Insomma, un riavvicinamento tra Berlusconi e il leader dell’Udc non è affatto da escludersi, anche perché - fanno notare gli uomini più vicini al Cavaliere - i centristi «hanno certamente più difficoltà a spiegare ai loro elettori un accordo con il centrosinistra rispetto a un’intesa con il centrodestra» e «l’ipotesi di non capitalizzare nulla neanche nelle regioni in cui sono determinanti è davvero remota». Ma c’è anche un altro elemento che più di altri può condizionare la trattativa in corso. In Berlusconi, infatti, Casini trova quello che nel Pd allo stato non esiste: un interlocutore credibile e autorevole. Il Cavaliere, per capirci, può garantire su nomi e accordi, mentre Franceschini non sa neanche se a ottobre sarà ancora segretario. Un elemento - ammettono anche gli uomini vicini al leader dell’Udc - niente affatto trascurabile.
Da parte sua, invece, grazie a un’intesa con i centristi Berlusconi porterebbe a casa la quasi certezza di un successo alle regionali del 2010 che nei fatti non farebbe altro che rilanciare il governo. A parte le corazzate Lombardia e Veneto, infatti, non sono poche le regioni dove Casini rischia di essere determinante, soprattutto al Sud. In Campania, Calabria, Lazio e Puglia, infatti, i centristi sono quotati tra il 6,5 e l’8,5%. Il tutto senza contare che l’Udc potrebbe anche giocare un ruolo in chiave di contenimento della Lega che - lo dimostra la vicenda del Partito del Sud - sta causando qualche mal di pancia non solo tra i finiani e gli ex di An ma anche tra i cosiddetti «sudisti» che vengono da Forza Italia.

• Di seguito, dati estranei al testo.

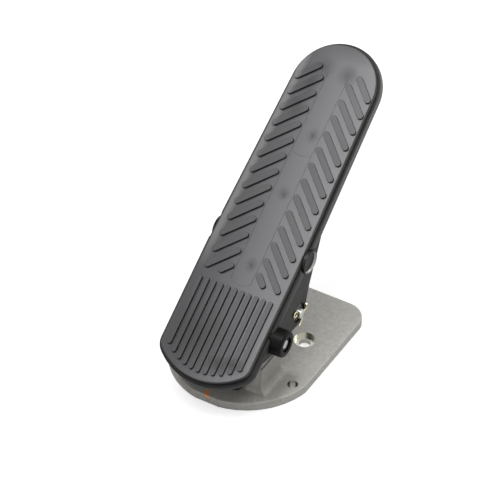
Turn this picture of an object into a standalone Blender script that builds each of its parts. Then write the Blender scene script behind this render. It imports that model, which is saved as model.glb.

Alla fine, dunque, l’accordo si farà. Anche se a «macchia di leopardo», cioè caso per caso. Con Campania, Lazio, Calabria e Puglia che al momento sembrano essere le più papabili. Nella prima, infatti, il coordinatore regionale dell’Udc Domenico Zinzi ha già chiuso l’accordo con il Pdl all’ultima tornata elettorale dove i centristi erano con il centrodestra alle province di Napoli, Salerno e Avellino (tutte vinte al primo turno). E Zinzi sarà il candidato del centrodestra alla provincia di Caserta, dove si voterà in contemporanea con le regionali. Più complessa, invece, la partita pugliese. Dove il Pdl appoggia la candidatura di Stefano Dambruoso, magistrato gradito all’Udc. Che però, ormai tramontata l’ipotesi di lanciare Michele Vietti alla presidenza del Piemonte (dove il leghista Cota sembra essere l’uomo più spendibile), starebbe pensando a candidare Rocco Buttiglione, un nome su cui il Pdl potrebbe poi convergere. In poche altre regioni - per esempio la Liguria - l’Udc andrà invece con il Pd. Anche perché - racconta chi con Casini parla spesso - diversi esami dei flussi elettorali dimostrerebbero che gli elettori dell’Udc sono per un terzo «casiniani convinti» (disposti cioè a seguirlo a prescindere), per un terzo «delusi del Pd» e per un altro terzo «delusi del Pdl».

Ma forse anche per poter continuare con la politica delle «mani libere» ancora un po’.